[start]

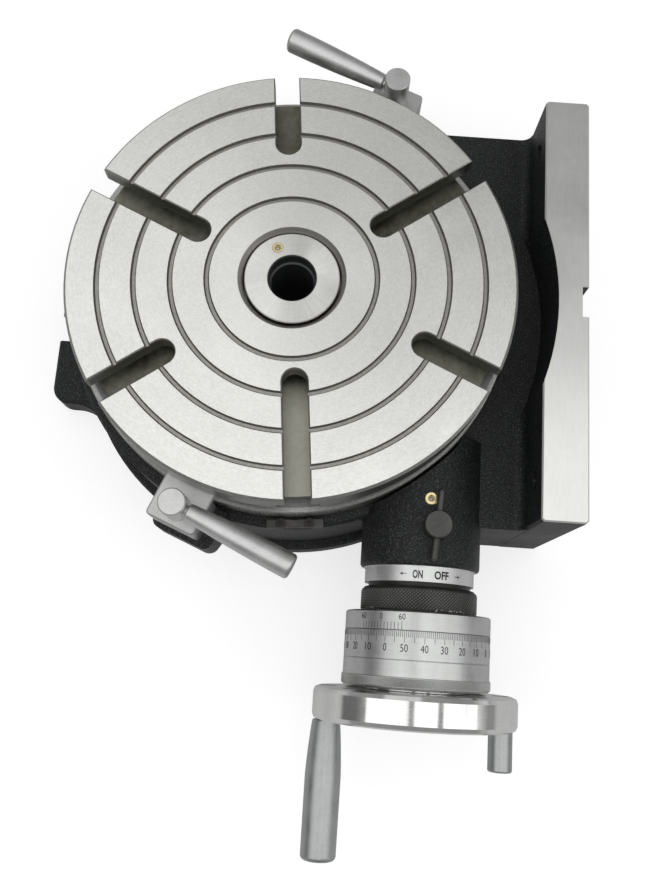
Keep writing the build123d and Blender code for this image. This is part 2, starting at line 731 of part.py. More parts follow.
def ring_screws():
    screws = []
    for turn in range(ring_screw_count):
        place = ring_screw_place(turn) * Pos(0, on_off_front + 0.3, 0) * Rot(-90, 0, 0)
        head = Cylinder(ring_screw_radius + 1.2, 2.9, align=BOTTOM)
        screws.append(place * (head + Cylinder(ring_screw_radius, on_off_width + 6, align=BOTTOM)))
    return screws


def knurled_ring():
    edge = knurl_radius - knurl_chamfer
    inner = nose_radius + fit
    return turned_along_y([
        (inner, knurl_front), (edge + 1, knurl_front), (knurl_radius, knurl_front + 0.6),
        (knurl_radius, collar_front - fit - knurl_chamfer), (edge, collar_front - fit), (inner, collar_front - fit)])


def vernier_ring():
    inner = nose_radius + fit
    return turned_along_y([
        (inner, vernier_front), (dial_radius - 0.2, vernier_front), (dial_radius, vernier_front + 0.2),
        (dial_radius, vernier_back - 0.8), (dial_radius - 0.8, vernier_back), (inner, vernier_back)])


def dial():
    """Graduated collar with a knurled rim, free to turn on the handwheel hub."""
    inner = hub_radius + running
    cup = dial_radius - dial_wall
    knurl = dial_radius + dial_knurl_height
    line = dial_back - 15.2
    web_back = dial_front + dial_web
    return turned_along_y([
        (inner, dial_front), (knurl - 1, dial_front), (knurl, dial_front + 1),
        (knurl, dial_front + dial_knurl_width), (dial_radius, dial_front + dial_knurl_width + 0.3),
        (dial_radius, line - 0.3), (dial_radius - 0.3, line), (dial_radius, line + 0.3),
        (dial_radius, dial_back - 0.2), (dial_radius - 0.2, dial_back), (cup, dial_back),
        (cup, web_back), (inner, web_back)])


def dial_clip():
    """Split ring that keeps the dial on the hub."""
    back = hub_back - 1.0
    ring = collar(hub_radius + 3, hub_radius - 1.2, back - 1.5, back)
    return ring - block(worm_x - 2, worm_x + 2, back - 3, back + 2, worm_z, worm_z + hub_radius + 5)


def handwheel():
    """Polished disc handwheel with a long hub that carries the dial."""
    web_back = hub_front + web_thickness
    bore = wheel_seat_shaft + fit
    clip = hub_back - 1.0
    body = turned_along_y([
        (bore, hub_front), (rim_inner_radius - 3, hub_front), (rim_inner_radius, wheel_front + 1),
        (rim_inner_radius + 1, wheel_front),
        (handwheel_radius - rim_round, wheel_front), (handwheel_radius - 0.9, wheel_front + 0.9),
        (handwheel_radius, wheel_front + rim_round),
        (handwheel_radius, wheel_back - rim_round), (handwheel_radius - 0.9, wheel_back - 0.9),
        (handwheel_radius - rim_round, wheel_back), (rim_inner_radius + 1, wheel_back),
        (rim_inner_radius, wheel_back - 1), (rim_inner_radius - 1.5, web_back),
        (hub_step_radius, web_back), (hub_step_radius, hub_step_back - 0.6), (hub_step_radius - 0.6, hub_step_back),
        (hub_radius, hub_step_back), (hub_radius, clip - 1.6), (hub_radius - 1.3, clip - 1.6),
        (hub_radius - 1.3, clip + 0.1), (hub_radius, clip + 0.1), (hub_radius, hub_back), (bore, hub_back)])
    for side in (-1, 1):
        body -= rod(handle_stud_radius + fit, wheel_front - 1, wheel_back + 1, worm_x + side * handle_circle)
    keyway = block(worm_x - key_width / 2 - fit, worm_x + key_width / 2 + fit,
                   hub_front - 1, hub_back + 1, worm_z, worm_z + wheel_seat_shaft + 2.2)
    return body - keyway


def handwheel_key():
    half = key_width / 2
    return block(worm_x - half, worm_x + half, hub_front + 2 + fit, hub_front + 2 + key_length - fit,
                 worm_z + wheel_seat_shaft - 3 + fit, worm_z + wheel_seat_shaft + 2)


def handwheel_washer():
    return collar(hub_radius - 5, wheel_bolt_radius + 0.3, hub_front - retaining_washer_width, hub_front)


def handwheel_bolt():
    seat = hub_front - retaining_washer_width
    head = rod(wheel_bolt_head_radius, seat - wheel_bolt_head_height, seat)
    head = chamfer(head.edges().sort_by(Axis.Y)[0], 0.5)
    socket = Pos(worm_x, seat - wheel_bolt_head_height - 1, worm_z) * Rot(-90, 0, 0) * extrude(
        RegularPolygon(2.9, 6), wheel_bolt_head_height / 2 + 1)
    return head - socket + rod(wheel_bolt_radius, seat - 0.5, shaft_front + wheel_bolt_length - 2)


def handle_spindle():
    """Shouldered screw that the long grip turns on."""
    x = worm_x - handle_circle
    end = wheel_front - handle_end_gap - grip_length
    stud = rod(handle_stud_radius, wheel_front, wheel_back - 1.5, x)
    shaft = rod(spindle_radius, end + 0.6, wheel_front, x)
    head = rod(spindle_head_radius, end + 0.6, end + 0.6 + spindle_head_height, x)
    slot = block(x - 10, x + 10, end, end + 1.8, worm_z - 0.7, worm_z + 0.7)
    return stud + shaft + head - slot


def handle_grip():
    """Long waisted grip, bored over its spindle."""
    back = wheel_front - handle_end_gap
    end = back - grip_length
    belly = back - grip_belly_at
    bore = spindle_radius + running + 0.05
    counterbore = end + 0.8 + spindle_head_height + 0.2
    head = spindle_head_radius + 0.25
    profile = make_face([
        Line((bore, back), (grip_root_radius - 0.6, back)),
        Line((grip_root_radius - 0.6, back), (grip_root_radius, back - 0.6)),
        ThreePointArc((grip_root_radius, back - 0.6),
                      (grip_root_radius + 0.62 * (grip_belly_radius - grip_root_radius), (back + belly) / 2),
                      (grip_belly_radius, belly)),
        Line((grip_belly_radius, belly), (grip_end_radius, end + grip_round)),
        ThreePointArc((grip_end_radius, end + grip_round), (grip_end_radius - 0.3 * grip_round, end + 0.3 * grip_round),
                      (grip_end_radius - grip_round, end)),
        Line((grip_end_radius - grip_round, end), (head, end)),
        Line((head, end), (head, counterbore)),
        Line((head, counterbore), (bore, counterbore)),
        Line((bore, counterbore), (bore, back))])
    return Pos(worm_x - handle_circle, 0, worm_z) * revolve(profile, Axis.Y)


def short_handle():
    x = worm_x + handle_circle
    end = wheel_front - short_handle_length
    peg = rod(short_handle_radius, end, wheel_front, x)
    peg = fillet(peg.edges().sort_by(Axis.Y)[0], 1.2)
    return peg + rod(handle_stud_radius, wheel_front, wheel_back - 1.5, x)


def lock_screw():
    """Screw with a dog point that locks the eccentric sleeve."""
    crest = housing_z + boss_radius
    head_low = crest + lock_head_gap
    head = cylinder(lock_head_radius, head_low, head_low + lock_head_height, lock_screw_x, lock_screw_y)
    head = chamfer(head.edges().sort_by(Axis.Z)[-1], 0.5)
    offset = lock_screw_x - housing_x
    dog_end = housing_z + sqrt((sleeve_radius - sleeve_groove_depth) ** 2
                               - max(offset - lock_dog_radius, 0) ** 2) + 0.3
    shank_end = housing_z + sleeve_radius + 0.6
    screw = head + cylinder(lock_shank_radius, shank_end, head_low, lock_screw_x, lock_screw_y)
    screw += cylinder(lock_dog_radius, dog_end, shank_end, lock_screw_x, lock_screw_y)
    return screw - lock_bar_place() * Cylinder(lock_bar_radius + fit, 4 * lock_head_radius)


def lock_bar_place():
    return Pos(lock_screw_x, lock_screw_y, lock_bar_z) * Rot(0, 0, lock_bar_angle) * Rot(0, 90, 0)


def lock_bar():
    bar = Cylinder(lock_bar_radius, lock_bar_length)
    return lock_bar_place() * chamfer(bar.edges().filter_by(GeomType.CIRCLE), 0.4)


oiler_top = housing_z + boss_radius + 0.4
body_oiler_place = Pos(housing_x, body_oiler_y, 0)
post_oiler_place = around(post_oiler_angle, post_oiler_circle)

parts = {
    "base_body": base_body(),
    "table_disc": table_disc(),
    "worm_wheel": worm_wheel(),
    "worm_wheel_screws": wheel_screws(),
    "centre_post": centre_post(),
    "post_nut": post_nut(),
    "post_oiler": post_oiler_place * oiler(post_oiler_radius, post_face),
    "post_oiler_ball": post_oiler_place * oiler_ball(post_face),
    "body_oiler": body_oiler_place * oiler(oiler_radius, oiler_top),
    "body_oiler_ball": body_oiler_place * oiler_ball(oiler_top),
    "index_plate": index_plate(),
    "index_plate_screws": index_screws(),
    "on_off_ring": on_off_ring(),
    "on_off_ring_screws": ring_screws(),
    "eccentric_sleeve": eccentric_sleeve(),
    "rear_bush": bush(rear_journal_radius, rear_bush_wall, tail_rear - rear_bush_length + fit, tail_rear),
    "front_bush": bush(shaft_radius, front_bush_wall, thrust_shoulder, thrust_shoulder + front_bush_length - fit),
    "thrust_washers": thrust_washers(),
    "bearing_nut": bearing_nut(),
    "knurled_ring": knurled_ring(),
    "vernier_ring": vernier_ring(),
    "worm_shaft": worm_shaft(),
    "dial": dial(),
    "dial_clip": dial_clip(),
    "handwheel": handwheel(),
    "handwheel_key": handwheel_key(),
    "handwheel_washer": handwheel_washer(),
    "handwheel_bolt": handwheel_bolt(),
    "handle_spindle": handle_spindle(),
    "handle_grip": handle_grip(),
    "short_handle": short_handle(),
    "lock_screw": lock_screw(),
    "lock_bar": lock_bar()}
for name, angle in (("front", clamp_angle), ("rear", rear_clamp_angle)):
    parts[name + "_clamp_strap"] = clamp_strap(angle)
    parts[name + "_clamp_stud"] = clamp_stud(angle)
    parts[name + "_clamp_hub"] = clamp_hub(angle)
    parts[name + "_clamp_lever"] = clamp_lever(angle)

os.makedirs("parts", exist_ok=True)
for node, shape in parts.items():
    solids = [solid for piece in (shape if isinstance(shape, list) else [shape]) for solid in piece.solids()]
    export_step(Compound(children=solids) if len(solids) > 1 else solids[0], f"parts/{node}.step")
print(len(parts), "nodes written")
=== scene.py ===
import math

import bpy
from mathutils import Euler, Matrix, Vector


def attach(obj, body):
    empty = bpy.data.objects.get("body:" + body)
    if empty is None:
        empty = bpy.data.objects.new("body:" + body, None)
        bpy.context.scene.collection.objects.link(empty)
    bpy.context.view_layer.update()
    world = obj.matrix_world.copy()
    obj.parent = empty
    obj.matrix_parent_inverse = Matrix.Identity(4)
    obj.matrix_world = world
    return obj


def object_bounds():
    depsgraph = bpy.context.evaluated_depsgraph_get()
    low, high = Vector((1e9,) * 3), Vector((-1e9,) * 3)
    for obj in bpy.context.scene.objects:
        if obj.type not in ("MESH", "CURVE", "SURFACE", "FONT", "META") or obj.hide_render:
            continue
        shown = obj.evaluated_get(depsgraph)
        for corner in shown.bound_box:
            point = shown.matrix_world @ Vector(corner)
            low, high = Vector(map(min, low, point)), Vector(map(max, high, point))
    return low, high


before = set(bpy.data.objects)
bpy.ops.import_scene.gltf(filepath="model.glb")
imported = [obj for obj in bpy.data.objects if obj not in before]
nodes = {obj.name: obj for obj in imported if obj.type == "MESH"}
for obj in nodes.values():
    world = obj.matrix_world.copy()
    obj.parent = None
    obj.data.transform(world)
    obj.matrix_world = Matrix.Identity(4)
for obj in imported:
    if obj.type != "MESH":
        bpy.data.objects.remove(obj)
cad_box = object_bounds()

# %% [markdown]
# A rotary table carries work on a milling machine. Its round table is ground steel, its base is a
# casting in black wrinkle enamel, and the worm that turns the table ends in a handwheel.
# The solids come from the CAD frame that is already loaded. This lesson gives them their finishes
# and adds what is too fine for solids: knurling, graduations and numbers.
# Everything is in metres, with the table's axis on Z and the handwheel on the -Y side.

scene = bpy.context.scene
print("pieces from the frame:", len(nodes))
print("size in mm:", [round(1000 * (b - a), 1) for a, b in zip(*cad_box)])

# %% [markdown]
# Sizes that the dressing shares with the solids are named once. The worm axis runs along Y, and the
# stations along it are the faces of the rings that carry marks.

# %% Sizes shared with the solids
MM = 0.001
worm_axis = Vector((83.4, 0, 66.5)) * MM
ring_axis = Vector((83.4, 0, 63.804)) * MM
table_top = 126.5 * MM
slot_floor = 106.5 * MM
post_face = 125.5 * MM
flange_radius = 126.5 * MM
flange_top = 97.5 * MM
ledge = 77.5 * MM
seat_top = 119.5 * MM
rest_turn = math.radians(5.6)
handle_reach = Vector((48.5, 0, 0)) * MM
boss_face = -149.9 * MM
knurl_edge = -173.9 * MM
print("worm axis at", [round(v / MM, 1) for v in worm_axis])

# %% [markdown]
# Building a shader by hand means many small maths nodes. A few helpers keep that short: one adds a
# maths node, one mixes two colours, one turns a value's range into a mask from 0 to 1, one adds a
# noise and one starts a group. A plain number goes onto a socket, and a socket is linked.

# %% Helpers for node trees
def feed(tree, socket, value):
    if isinstance(value, bpy.types.NodeSocket):
        tree.links.new(value, socket)
    else:
        socket.default_value = value


def calc(tree, operation, *values, clamp=False):
    node = tree.nodes.new("ShaderNodeMath")
    node.operation = operation
    node.use_clamp = clamp
    for socket, value in zip(node.inputs, values):
        feed(tree, socket, value)
    return node.outputs[0]


def length_across(tree, x, y):
    """The distance from Z, by its two shares."""
    return calc(tree, "SQRT", calc(tree, "ADD", calc(tree, "MULTIPLY", x, x), calc(tree, "MULTIPLY", y, y)))


def mix_colour(tree, factor, first, second):
    node = tree.nodes.new("ShaderNodeMix")
    node.data_type = "RGBA"
    feed(tree, node.inputs[0], factor)
    feed(tree, node.inputs[6], first if isinstance(first, bpy.types.NodeSocket) else (*first, 1))
    feed(tree, node.inputs[7], second if isinstance(second, bpy.types.NodeSocket) else (*second, 1))
    return node.outputs[2]


def ramp(tree, value, low, high, to_low=0.0, to_high=1.0):
    node = tree.nodes.new("ShaderNodeMapRange")
    node.clamp = True
    for socket, number in zip(node.inputs, (value, low, high, to_low, to_high)):
        feed(tree, socket, number)
    return node.outputs[0]


def noise(tree, vector, scale, detail=3.0, roughness=0.5, w=None):
    node = tree.nodes.new("ShaderNodeTexNoise")
    node.noise_dimensions = "3D" if w is None else "4D"
    feed(tree, node.inputs["Vector"], vector)
    feed(tree, node.inputs["Scale"], scale)
    feed(tree, node.inputs["Detail"], detail)
    feed(tree, node.inputs["Roughness"], roughness)
    if w is not None:
        feed(tree, node.inputs["W"], w)
    return node.outputs["Fac"]


def new_shader_group(name, inputs, outputs):
    group = bpy.data.node_groups.new(name, "ShaderNodeTree")
    for label, kind, default in inputs:
        socket = group.interface.new_socket(label, in_out="INPUT", socket_type=kind)
        if default is not None:
            socket.default_value = default
    for label, kind in outputs:
        group.interface.new_socket(label, in_out="OUTPUT", socket_type=kind)
    return group, group.nodes.new("NodeGroupInput"), group.nodes.new("NodeGroupOutput")


print("helpers ready")

# %% [markdown]
# Ground and turned steel shows the path of its tool: fine lines that run round the axis of the part.
# An image would blur up close, so the lines are noise that is stretched along the circle. The angle
# is given to the noise as a direction and the radius as its fourth number, so no seam shows where
# the angle starts again. The group is used by every round steel part, with its own fineness.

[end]

• _Prompt_: Repeat, exactly and only, the lines from the beginning of the material through the line that contains "(dial_radius, vernier_back - 0.8), (dial_radius".

• _The completed task_:
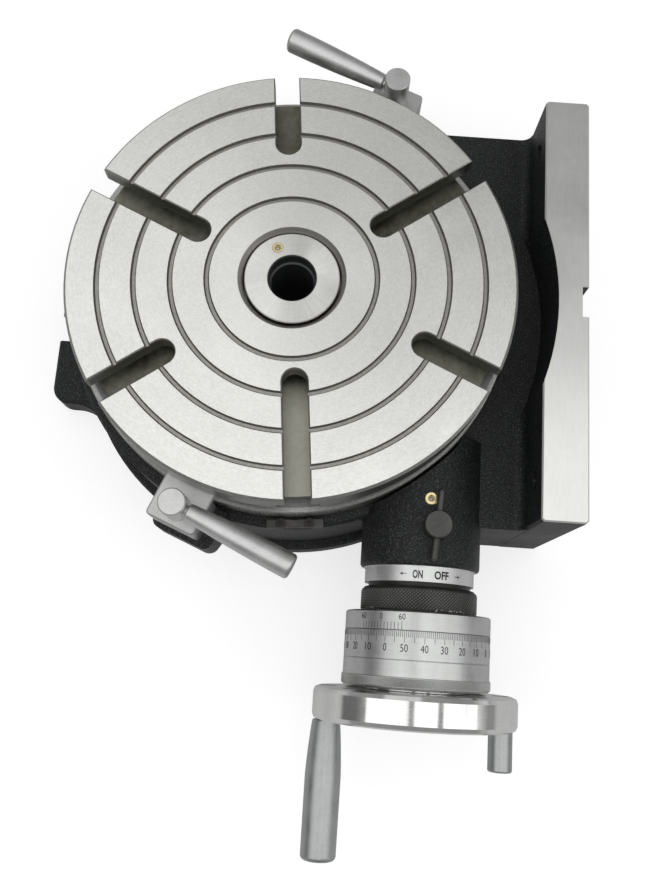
Keep writing the build123d and Blender code for this image. This is part 2, starting at line 731 of part.py. More parts follow.
def ring_screws():
    screws = []
    for turn in range(ring_screw_count):
        place = ring_screw_place(turn) * Pos(0, on_off_front + 0.3, 0) * Rot(-90, 0, 0)
        head = Cylinder(ring_screw_radius + 1.2, 2.9, align=BOTTOM)
        screws.append(place * (head + Cylinder(ring_screw_radius, on_off_width + 6, align=BOTTOM)))
    return screws


def knurled_ring():
    edge = knurl_radius - knurl_chamfer
    inner = nose_radius + fit
    return turned_along_y([
        (inner, knurl_front), (edge + 1, knurl_front), (knurl_radius, knurl_front + 0.6),
        (knurl_radius, collar_front - fit - knurl_chamfer), (edge, collar_front - fit), (inner, collar_front - fit)])


def vernier_ring():
    inner = nose_radius + fit
    return turned_along_y([
        (inner, vernier_front), (dial_radius - 0.2, vernier_front), (dial_radius, vernier_front + 0.2),
        (dial_radius, vernier_back - 0.8), (dial_radius - 0.8, vernier_back), (inner, vernier_back)])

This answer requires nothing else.